Both the line containing "for node in" and the last line of the listing are included: write out exactly the lines from one to the other.

□ □ □ □

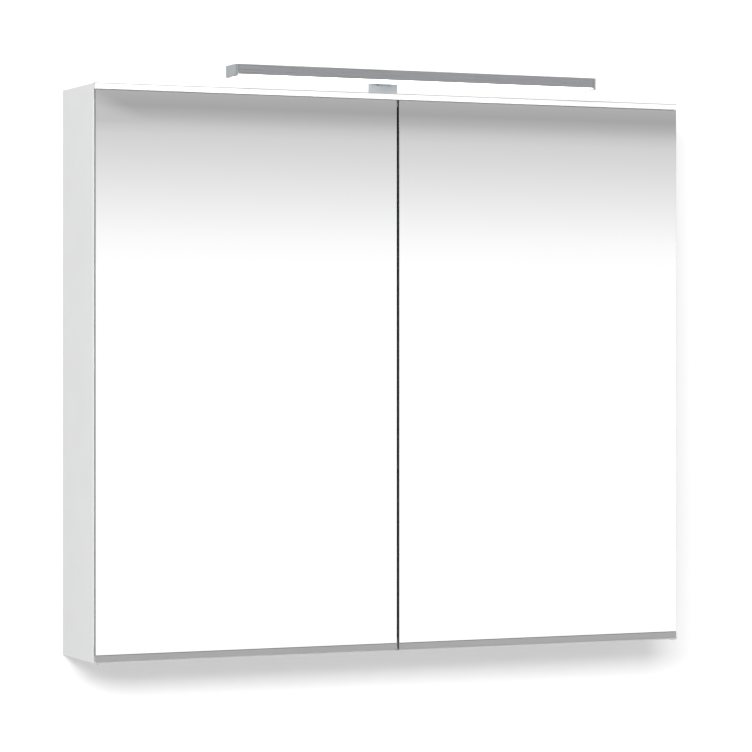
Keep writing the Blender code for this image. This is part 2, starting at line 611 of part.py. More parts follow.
# ---------------------------------------------------------------- lamp
def lamp():
    half = LAMP_LENGTH / 2
    run = half - CAP_THICK - FIT
    w = LAMP_WALL
    channel = outline_along_x(
        [
            (LAMP_FRONT, LAMP_Z0), (LAMP_FRONT, LAMP_Z1), (LAMP_BACK, LAMP_Z1), (LAMP_BACK, LAMP_Z0),
            (LAMP_BACK - w, LAMP_Z0), (LAMP_BACK - w, LAMP_Z1 - w), (LAMP_FRONT + w, LAMP_Z1 - w),
            (LAMP_FRONT + w, LAMP_Z0),
        ],
        -run, run,
    )
    keep(channel, "lamp_channel", "aluminium")

    for side, name in ((-1, "left"), (1, "right")):
        x0, x1 = sorted((side * half, side * (half - CAP_THICK)))
        cap = block((x0, LAMP_FRONT, LAMP_Z0 - CAP_DROP), (x1, LAMP_BACK, LAMP_Z1))
        soften(keep(cap, "lamp_end_cap_" + name, "aluminium"), LAMP_EDGE)

    glow = block(
        (-run, LAMP_FRONT + w + FIT, LAMP_Z0 - DIFFUSER_DROP), (run, LAMP_BACK - w - FIT, LAMP_Z0 + DIFFUSER_RISE)
    )
    soften(keep(glow, "lamp_diffuser", "opal"), LAMP_EDGE)

    middle = (LAMP_FRONT + LAMP_BACK) / 2
    strip_top = LAMP_Z1 - w - FIT
    strip = block(
        (-run + BOARD_INSET, middle - BOARD[0] / 2, strip_top - BOARD[1]),
        (run - BOARD_INSET, middle + BOARD[0] / 2, strip_top),
    )
    keep(strip, "led_board", "white_circuit")

    foot = block((-FOOT[0] / 2, FOOT_Y0, TOP + FIT), (FOOT[0] / 2, FOOT_Y1, FOOT_Z1))
    keep(foot, "lamp_foot", "aluminium")
    soften(foot, LAMP_EDGE)
    cut(foot, block(
        (-ARM_WIDTH / 2 - FIT, FOOT_Y0 - OVERCUT, FOOT_Z1 - ARM_THICK - FIT),
        (ARM_WIDTH / 2 + FIT, FOOT_Y1 + OVERCUT, FOOT_Z1 + OVERCUT),
    ))

    arm_y0 = LAMP_BACK + FIT
    arm = block((-ARM_WIDTH / 2, arm_y0, FOOT_Z1 - ARM_THICK), (ARM_WIDTH / 2, FOOT_Y1 - ARM_INSET, FOOT_Z1))
    tab_z1 = LAMP_Z1 - TAB_DROP
    join(arm, block((-TAB_WIDTH / 2, arm_y0, tab_z1 - TAB_HEIGHT), (TAB_WIDTH / 2, arm_y0 + TAB_THICK, tab_z1)))
    keep(arm, "lamp_arm", "chrome")

    r = ARM_SCREW_R
    screw_z = (LAMP_Z0 + DIFFUSER_RISE + LAMP_Z1 - w - BOARD[1]) / 2
    head = arm_y0 + TAB_THICK + FIT
    for side, name in ((-1, "left"), (1, "right")):
        x = side * ARM_SCREW_X
        for piece in (arm, channel):
            cut(piece, rod((x, LAMP_BACK - w - OVERCUT, screw_z), (x, head, screw_z), r + PIVOT_PLAY, 16))
        screw = rod((x, LAMP_BACK - w - ARM_SCREW_IN, screw_z), (x, head + HEAD_LAP, screw_z), r, 16)
        join(screw, rod((x, head, screw_z), (x, head + ARM_HEAD_THICK, screw_z), ARM_HEAD_R, 20))
        keep(screw, "arm_screw_" + name, "steel")

    y = (FOOT_Y0 + FOOT_Y1) / 2
    cut(foot, rod((0, y, TOP - OVERCUT), (0, y, TOP + FOOT_SCREW + FIT), SCREW_R + PIVOT_PLAY))
    under = IN_TOP - FIT
    screw = rod((0, y, under - HEAD_LAP), (0, y, TOP + FOOT_SCREW), SCREW_R)
    join(screw, rod((0, y, under - HEAD_THICK), (0, y, under), HEAD_R))
    keep(screw, "foot_screw", "steel")


# ---------------------------------------------------------------- driver, switch, cable outlet
def driver_box(low, high):
    """The box, which the top board closes above, and the circuit board on its floor."""
    wall = DRIVER_WALL
    x0, y0, z0 = low
    x1, y1, z1 = high
    box = block(low, high)
    keep(box, "driver_box", "light_plastic")
    soften(box, DRIVER_EDGE)
    cut(box, block((x0 + wall, y0 + wall, z0 + wall), (x1 - wall, y1 - wall, z1 + OVERCUT)))

    long, wide, thick = DRIVER_BOARD
    inset = DRIVER_PART_INSET
    bx, by = x0 + wall + inset, (y0 + y1 - wide) / 2
    under = z0 + wall + FIT + DRIVER_STANDOFF
    board = block((bx, by, under), (bx + long, by + wide, under + thick))
    seat, top = under + thick / 2, under + thick
    for px in (bx + inset, bx + long - inset):
        for py in (by + inset, by + wide - inset):
            join(board, rod((px, py, under - DRIVER_STANDOFF), (px, py, seat), DRIVER_STANDOFF_R, 16))
    cx, cy, coil_long, coil_wide, coil_tall = COIL
    join(board, block((bx + cx, by + cy, seat), (bx + cx + coil_long, by + cy + coil_wide, top + coil_tall)))
    for px in CANS:
        join(board, rod((bx + px, by + wide / 2, seat), (bx + px, by + wide / 2, top + CAN_HEIGHT), CAN_R))
    keep(board, "driver_board", "green_circuit")
    return box


def switch(box, x, wall_y, z):
    """The rocker on its axle, the cradle that carries it, and the hole in the box."""
    w, h = SWITCH
    play = SWITCH_PLAY
    axis_y = wall_y + DRIVER_WALL + ROCKER_AXLE_DEEP
    cut(box, block(
        (x - w / 2 - play, wall_y - OVERCUT, z - h / 2 - play),
        (x + w / 2 + play, wall_y + DRIVER_WALL + OVERCUT, z + h / 2 + play),
    ))
    face = -(axis_y - wall_y) - ROCKER_PROUD
    bow = h / 2 * math.tan(ROCKER_TILT)
    rocker = outline_along_x(
        [
            (face, 0.0), (face - bow, h / 2), (ROCKER_REAR, h / 2 - ROCKER_TAPER),
            (ROCKER_REAR, -h / 2 + ROCKER_TAPER), (face - bow, -h / 2),
        ],
        -w / 2, w / 2,
    )
    # The rocker is drawn about its own axle, then set down with its lower half pressed.
    rocker.data.transform(rocker.matrix_world)
    rocker.matrix_world = Matrix.Translation((x, axis_y, z))
    rocker.rotation_euler = (ROCKER_TILT, 0.0, 0.0)
    keep(rocker, "switch_rocker", "dark_plastic")
    out = w / 2 + ROCKER_AXLE_OUT
    join(rocker, rod((x - out, axis_y, z), (x + out, axis_y, z), ROCKER_AXLE_R))

    y0, y1 = wall_y + DRIVER_WALL + FIT, axis_y + CRADLE_DEEP
    ends = w / 2 + play + CRADLE_WALL
    cradle = block((x - ends, y0, z - h / 2 - play), (x + ends, y1, z + h / 2 + play))
    cut(cradle, block(
        (x - w / 2 - play, y0 - OVERCUT, z - h), (x + w / 2 + play, y1 - CRADLE_WALL, z + h)
    ))
    reach = ends + OVERCUT
    cut(cradle, rod((x - reach, axis_y, z), (x + reach, axis_y, z), ROCKER_AXLE_R + PIVOT_PLAY))
    keep(cradle, "switch_cradle", "dark_plastic")


def grommet():
    x, z = grommet_place()
    y0, y1 = IN_BACK - FIT, BACK + FIT
    ring = rod((x, y0 - GROMMET_RIM / 2, z), (x, y1 + GROMMET_RIM / 2, z), GROMMET_R, 32)
    for low, high in ((y0 - GROMMET_RIM, y0), (y1, y1 + GROMMET_RIM)):
        join(ring, rod((x, low, z), (x, high, z), GROMMET_R + GROMMET_FLANGE, 32))
    past = GROMMET_RIM + OVERCUT
    cut(ring, rod((x, y0 - past, z), (x, y1 + past, z), GROMMET_HOLE, 24))
    keep(ring, "cable_grommet", "dark_rubber")


def driver():
    width, deep, tall = DRIVER
    x1, y1, z1 = IN_RIGHT - DRIVER_SIDE, IN_BACK - FIT, IN_TOP - FIT
    low = (x1 - width, y1 - deep, z1 - tall)
    box = driver_box(low, (x1, y1, z1))
    switch(box, x1 - SWITCH_FROM_END, low[1], z1 - tall / 2)
    grommet()


def main():
    clear_scene()
    carcass()
    hanging()
    shelves()
    catches()
    pivots()
    door("left", -1)
    door("right", 1)
    lamp()
    driver()
    bpy.context.view_layer.update()


main()
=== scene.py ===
"""Looks for the two-door mirrored medicine cabinet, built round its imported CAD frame.

Metres, in the frame's own axes: X to the cabinet's right, Y towards the wall, Z up. The CAD nodes
keep their shapes and get procedural finishes. Small turned and moulded pieces, such as screws,
shelf supports and the rocker, are modelled here in more detail and replace their plain CAD solids.
"""

import json
import logging
import math
from dataclasses import dataclass
from enum import Enum
from typing import Callable, Sequence

import bmesh
import bpy
from mathutils import Matrix, Vector


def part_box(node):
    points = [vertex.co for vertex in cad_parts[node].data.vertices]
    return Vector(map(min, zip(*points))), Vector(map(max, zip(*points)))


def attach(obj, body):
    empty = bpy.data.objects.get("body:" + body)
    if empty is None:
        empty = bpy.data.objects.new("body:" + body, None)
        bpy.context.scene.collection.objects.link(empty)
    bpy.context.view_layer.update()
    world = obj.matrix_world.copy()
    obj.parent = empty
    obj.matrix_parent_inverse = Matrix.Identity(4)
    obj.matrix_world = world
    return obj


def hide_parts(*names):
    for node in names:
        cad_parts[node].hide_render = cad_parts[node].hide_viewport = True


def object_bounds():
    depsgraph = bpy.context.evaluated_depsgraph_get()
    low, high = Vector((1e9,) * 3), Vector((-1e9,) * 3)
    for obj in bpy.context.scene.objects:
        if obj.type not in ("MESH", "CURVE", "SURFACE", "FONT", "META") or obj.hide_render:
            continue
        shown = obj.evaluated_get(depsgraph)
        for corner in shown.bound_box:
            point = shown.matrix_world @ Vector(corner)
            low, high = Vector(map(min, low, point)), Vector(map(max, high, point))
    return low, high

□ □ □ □

* **TASK OUTPUT**:
    for node in names:
        cad_parts[node].hide_render = cad_parts[node].hide_viewport = True


def object_bounds():
    depsgraph = bpy.context.evaluated_depsgraph_get()
    low, high = Vector((1e9,) * 3), Vector((-1e9,) * 3)
    for obj in bpy.context.scene.objects:
        if obj.type not in ("MESH", "CURVE", "SURFACE", "FONT", "META") or obj.hide_render:
            continue
        shown = obj.evaluated_get(depsgraph)
        for corner in shown.bound_box:
            point = shown.matrix_world @ Vector(corner)
            low, high = Vector(map(min, low, point)), Vector(map(max, high, point))
    return low, high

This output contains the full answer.